De l’avis de Daniel Lanteigne, président de l’Association des professionnels en philanthropie (AFP) Québec, cette mesure ébranle le modèle de perpétuité. «On a mis en place une structure fiscale de fondation, mais pas nécessairement pour que celle-ci fonctionne durant des millénaires, avance-t-il. Le but, c’est de répondre aux besoins sociaux actuels. La demande est là aujourd’hui, pas dans 20 ans.» 

Le président remarque que certaines fondations travaillent sur un plan de décaissement qui fera en sorte qu’elles auront liquidé l’ensemble de leurs actifs d’ici un nombre x d’années. «Elles considèrent que l’urgence nécessite une réponse maintenant. C’est inspirant.» 
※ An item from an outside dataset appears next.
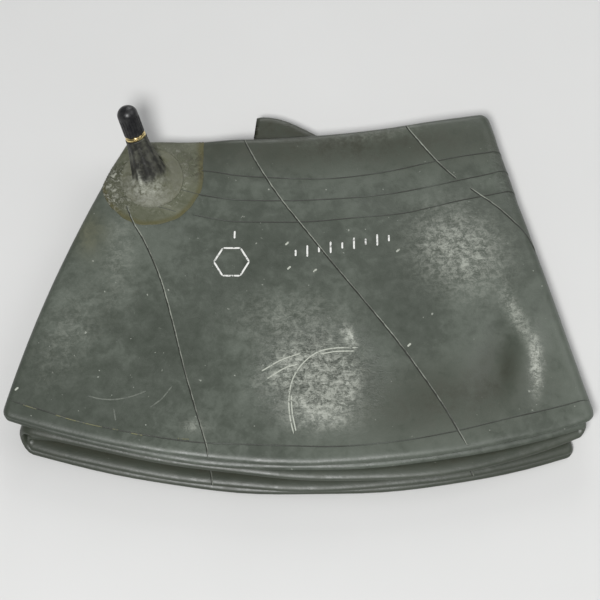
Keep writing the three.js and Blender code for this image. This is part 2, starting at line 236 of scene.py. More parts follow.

L’Ivey Foundation, une des plus vieilles fondations familiales privées du pays, entend par exemple répartir sa dotation de 100 millions de dollars entre des organismes qui luttent contre la crise climatique et fermer ses portes en 2027. 

Selon la directrice du PhiLab Québec, les organismes de justice sociale et de justice environnementale doivent obtenir un coup de pouce supplémentaire. « En augmentant le montant minimum que les fondations doivent dépenser, le gouvernement cherche à éviter une accumulation excessive de richesse qui pourrait profiter à l’ensemble de la population. » 

Bref, même si la mesure est passée sous le radar, la hausse du contingent de versement est un sujet de société.